WHAT IS EXPECTED:
Repeat exactly what appears from the opening line of the listing to the line with "import * as THREE from 'three';", inclusive.

━━━ DATA ━━━

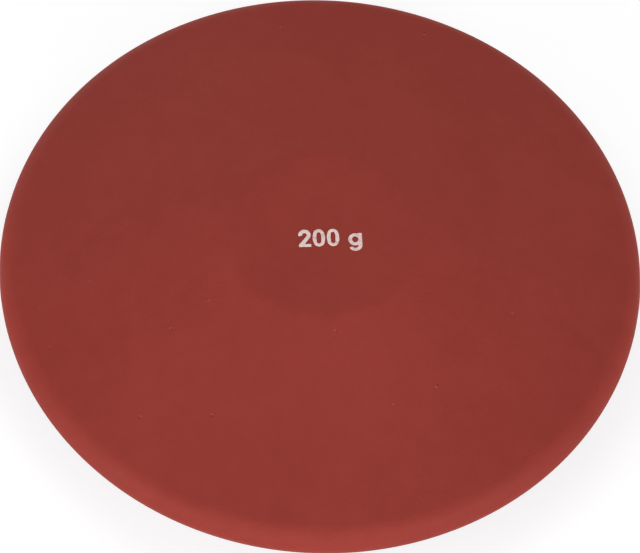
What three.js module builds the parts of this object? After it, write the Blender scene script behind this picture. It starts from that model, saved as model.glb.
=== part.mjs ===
// A soft training discus: a red foam moulding with a tough skin, marked with its mass.
// Millimetres, +Z up. The origin is the centre of the lower flat, which the discus rests on,
// and +X is the reading direction of the printed mass.

import * as THREE from 'three';

// The disc's outline

const discDiameter = 180;
const discThickness = 38;
const rimThickness = 12.5;
const flatDiameter = 50;
const flatEdgeRadius = 16;

// The skin and the foam inside it

const skinWall = 1.5;
const bondGap = 0.3;

// The printed mass

const inkThickness = 0.1;
const digitHeight = 5.6;
const digitWidth = 3.45;
const digitGap = 0.5;
const wordGap = 2.45;
const letterWidth = 3.85;
const letterHeight = 4;
const letterDrop = 1.75;
const uprightStroke = 1.05;
const levelStroke = 0.92;
const markCentreX = 1.95;
const markCentreY = -1.55;

// Shares of the figures' own sizes: where the two's diagonal meets its foot,
// and how high its left corner stands on that foot

const diagonalFootShare = 0.47;
const footCornerShare = 0.75;

// Roundness of the printed curves: 2 is an ellipse, more is squarer

const curveExponent = 2.3;

// Angles where the printed strokes end

const twoStartAngle = THREE.MathUtils.degToRad(192);
const tailEndAngle = THREE.MathUtils.degToRad(-156);

// Facets

const turnSegments = 96;
const rimSteps = 5;
const flatEdgeSteps = 2;
const printSteps = 36;
const printArcSteps = 14;

// Finishes

const skinMaterial = new THREE.MeshStandardMaterial({ color: 0x8f3a33, roughness: 0.58, metalness: 0 });
const foamMaterial = new THREE.MeshStandardMaterial({ color: 0xa2584c, roughness: 0.95, metalness: 0 });
const inkMaterial = new THREE.MeshStandardMaterial({ color: 0xded5cf, roughness: 0.55, metalness: 0 });

// The upper half of the disc's section, from the level centre out to the widest point of
// the rim. The cone is the common tangent of the round at the flat's edge and the rim's
// round, so it needs no points of its own. An inset moves the whole outline inwards.
function halfSection(inset) {
  const flatRadius = flatDiameter / 2;
  const rimRadius = rimThickness / 2;
  const rimCentreX = discDiameter / 2 - rimRadius;
  const edgeCentreY = discThickness / 2 - flatEdgeRadius;
  const run = rimCentreX - flatRadius;
  const lean = Math.asin((flatEdgeRadius - rimRadius) / Math.hypot(run, edgeCentreY));
  const taperAngle = lean + Math.atan2(edgeCentreY, run);

  const edgeRound = flatEdgeRadius - inset;
  const rimRound = rimRadius - inset;
  const points = [];
  for (let i = 0; i <= flatEdgeSteps; i++) {
    const angle = (taperAngle * i) / flatEdgeSteps;
    const x = flatRadius + edgeRound * Math.sin(angle);
    points.push(new THREE.Vector2(x, edgeCentreY + edgeRound * Math.cos(angle)));
  }
  for (let i = 0; i < rimSteps; i++) {
    const angle = taperAngle + ((Math.PI / 2 - taperAngle) * i) / rimSteps;
    const x = rimCentreX + rimRound * Math.sin(angle);
    points.push(new THREE.Vector2(x, rimRound * Math.cos(angle)));
  }
  points.push(new THREE.Vector2(rimCentreX + rimRound, 0));
  return points;
}

// The same outline below the middle of the disc, from the rim in to the lower flat
function mirroredBelow(points) {
  return points.map((point) => new THREE.Vector2(point.x, -point.y)).reverse();
}

// A solid of revolution whose section runs upwards on its outside, stood up along Z
function turned(section) {
  return new THREE.LatheGeometry(section, turnSegments).rotateX(Math.PI / 2);
}

// Each skin is half of a closed shell. The two meet face to face at the parting line,
// round the widest part of the rim.

function upperSkinGeometry() {
  const inside = halfSection(skinWall);
  const outside = halfSection(0).reverse();
  const innerTop = new THREE.Vector2(0, inside[0].y);
  const outerTop = new THREE.Vector2(0, discThickness / 2);
  return turned([innerTop, ...inside, ...outside, outerTop]);
}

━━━

RESPONSE FOR THIS EXERCISE:
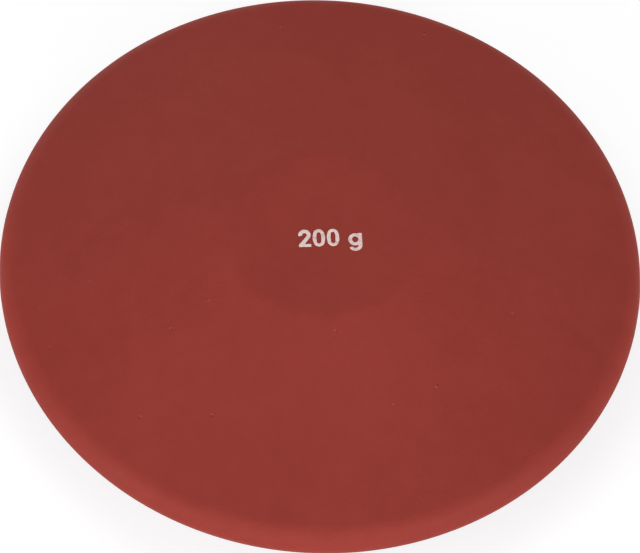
What three.js module builds the parts of this object? After it, write the Blender scene script behind this picture. It starts from that model, saved as model.glb.
=== part.mjs ===
// A soft training discus: a red foam moulding with a tough skin, marked with its mass.
// Millimetres, +Z up. The origin is the centre of the lower flat, which the discus rests on,
// and +X is the reading direction of the printed mass.

import * as THREE from 'three';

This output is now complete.